Mat MaMoody and Shasha lessons @ Allegro.
This was advertised in as a beginner lesson from 4-5 pm, followed by a performance tango class from 5-6 pm, both classes for $12 total. Pablo and I arrived late, and they were heavy on followers, so I decided to sit out the beginner lesson. There was no official break between the beginner and performance tango lessons, they just flowed into each other. The first figure was a Leader right leg sandwich of the Follower’s left leg, after which the Leader brings his left foot around. The Follower steps over with her right leg, and then ganchos the Leader’s right leg, to pivot, out to tango close. Next figure was a sweep of the Leader’s right foot of the Follower’s right foot from the back ocho. Next figure was the Leader’s right foot sweep of the Follower’s left foot on the outside left side of her left foot. Here, the Leader can take steps around the Follower with his left leg and do continuous right leg sweeps of the Follower’s left leg around in a circle. He can also stop the sweep, change his foot placement to be on the inside of her left foot, to flick her left foot/leg back the other way into a boleo.
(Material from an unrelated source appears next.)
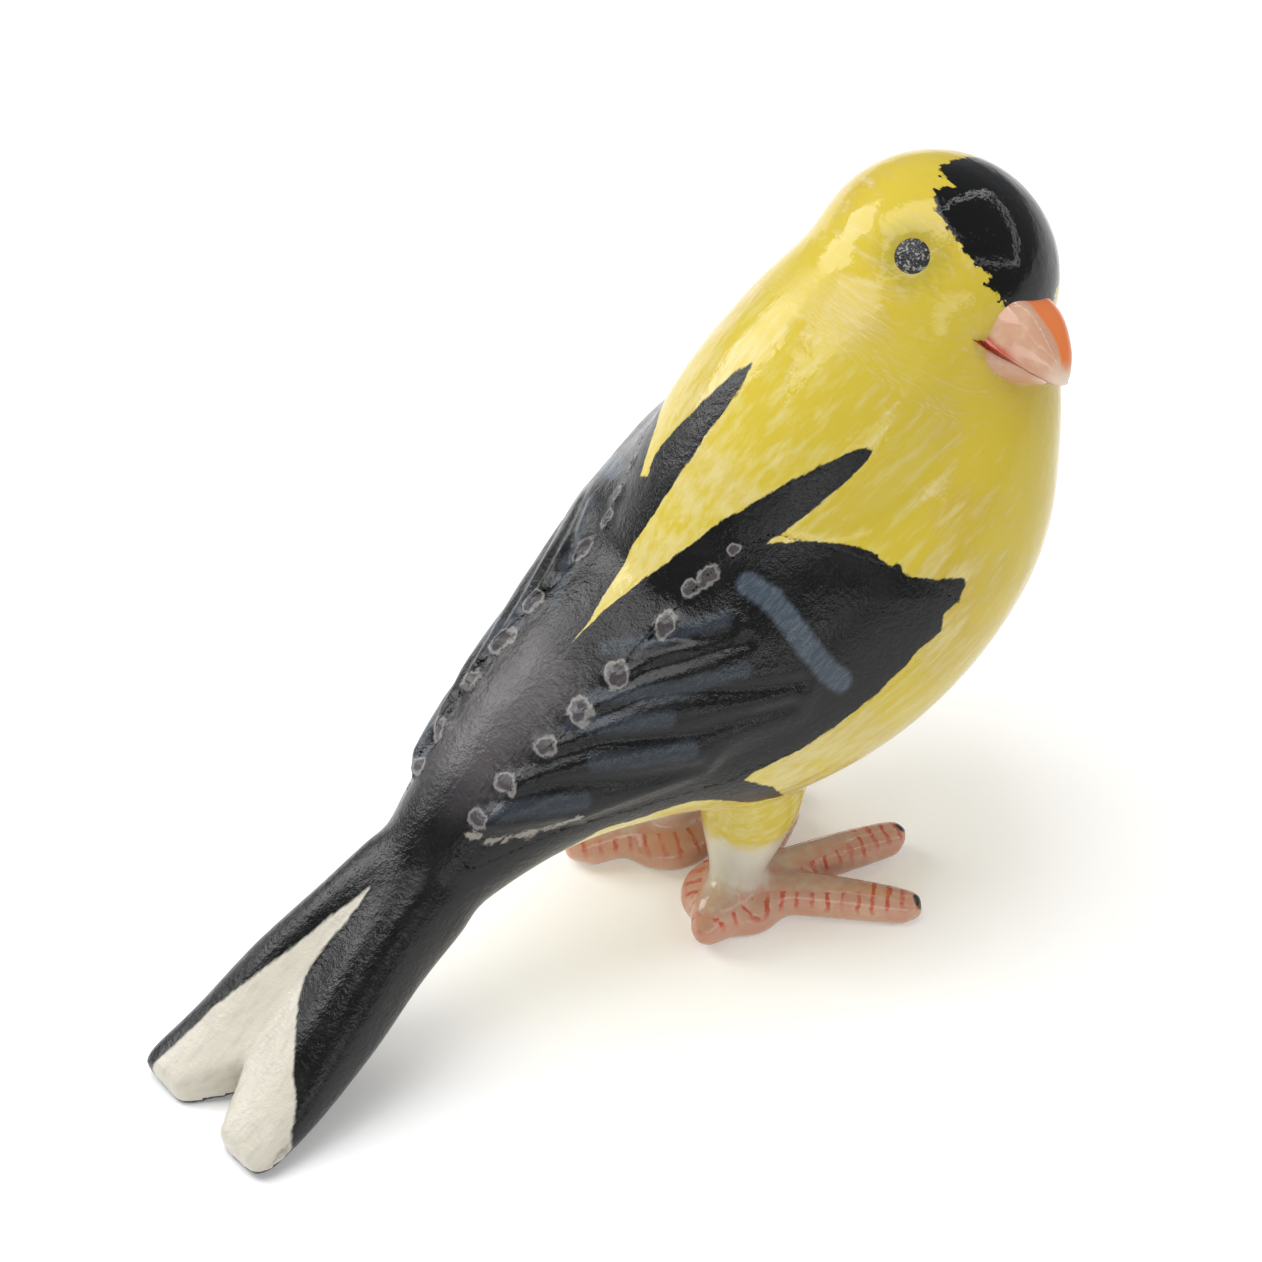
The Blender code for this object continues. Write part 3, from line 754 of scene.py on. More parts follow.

This was a very cute step. Next, we did ocho cortados with three different types of interruptions/endings: the regular ending, the one where the Leader interrupts her cross by inserting his right leg between her two legs, causing her left leg to gancho the outside of his right leg (and he can send her leg back out in a boleo), and one with the Americana cross. I found Maestro to be a very clear, articulate teacher with an excellent communication style, and what he taught simple but interesting and fun. The lessons exceeded my expectations, and delivered an excellent bang for the buck. The lessons took place in the medium-sized room next to El Garaje, so there was good cross ventilation since it opened out to the back. Maestro also gets bonus points for having a handout of the 50 steps he will attempt to teach.

La Milonga de Nora @ Allegro ballroom. I did not attend the lesson since I had a dinner engagement. The milonga itself was really nice. I had the best time there than I had in a long time, and a lot of other people said the same thing. The nearly surreal energy was very calm and elegant, and the floorcraft was quite good and respectful. Overall, people just seemed really happy. Even the spectators had no air of desperation or impatience, but seemed extremely content to just sit back and watch the lovely dancers go by.

Wednesday, September 16, 2009

CCSF Classes with Chelsea Eng. In Follower’s Technique,
we began with a video clip of Florencia Taccetti on ochos. She said the technique was the same as for walking forward, you just add movement/turn of the hips. So, begin with feet together, knees relaxed (not locked), extend with toes, go forward with body, change weight to forward leg, collect with heel down and diaphragm up, rotate hips, repeat. Maestra noted that this video was different from what Rebecca Shulman said in last week’s video clip, and she also spoke about her own philosophy of ochos (collecting before pivoting is not always done depending on the dynamics and circular energy of how it is led). After our usual walking, floor, and barre exercises, we focused on ochos at the barre. We worked on the technique of the forward and back ochos, and then added the tuck embellishments (in front and behind), on the floor and off the floor (with knee down and foot up or with knee up and foot down). We also played with the back ocho back tuck off the floor, which looks like a rounded boleo. In Advanced, we worked on the change of direction from back to front. Here, we began with some footwork that both Leader and Follower does, only at different times. The step was left foot forward, pivot to open side step, back left, back right. When we did this in partnership, it was a linear step with the dancers circling/swirling counterclockwise around each other, so we’d both be on our left feet and right feet at the same time. To this we could add several Follower embellishments: the tuck on the floor or in the air of the left foot to the right side of the right foot after her back right step and before her forward left step, or the rulo embellishment on this same step before the forward left step around the Leader. Also, after the Follower two back steps and before the forward left foot step, the Leader can lead a carousel/calesita by not letter her transfer the weight (so she is still on her back leg, but her left leg is extended out in front). Here, she can also embellish with small rulos as he steps around counterclockwise while suspending her weight transfer. Next, we reviewed from last week the side volcada from the espejo/Americana, with Leader shift/pivot so that his left hip touches her left hip. Maestra reminded the Followers to not sickle their left volacada-ing foot. Then we put both steps together – first the change of direction, to the calesita, to the Leader hip pivot to lead the side volcada. It was a good class, as always.